The Jazz are the worst offensive team in the league—only averaging 93 points per 100 possessions—and rank bottom in the NBA in turnovers per game, and assists per game; both related to the fact that Jamaal Tinsley and John Lucas III are splitting time at point-guard. And just to underscore how tank-tastic the Jazz are this season, the Toronto Raptors—complete with their Rudy Gay-centered, zero ball movement offense—beat Utah last week by 24 points.

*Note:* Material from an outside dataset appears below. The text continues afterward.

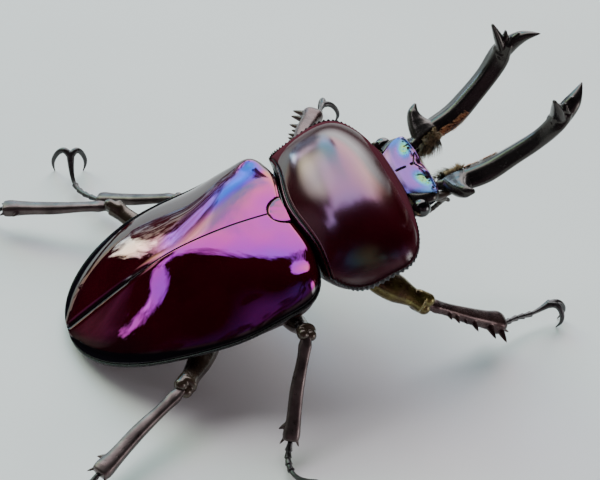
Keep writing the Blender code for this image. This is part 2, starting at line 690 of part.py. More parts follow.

On the bright side, Andrew Wiggins might want to start look at property in the Salt Lake City area.
San Antonio Spurs
I officially gave up betting against the San Antonio Spurs a long time ago. No matter how many times people write them off as old, and past their best, prior to the season starting; by the time April swings around they usually have 50-60 wins and are ready to make a run in the post-season.
And Judging by their start to this season—the Spurs are currently 7-1—things will be no different this year. The Spurs have won seven games by an average of 11 points, and the team currently ranks in the top-10 on both defense and offense. No single individual has really stood out for the Spurs thus far, but that’s probably a result of both the team’s by-committee system, and the fact that because many of their games have been blowouts, Gregg Popovich has had a chance to sit his starters for long stretches.
It remains to be seen whether San Antonio has what it takes to make a run at the title, similar to the one they went on last season, but this team remains a regular-season juggernaut, and nothing we’ve seen so far through eight games, should dissuade anyone of that fact.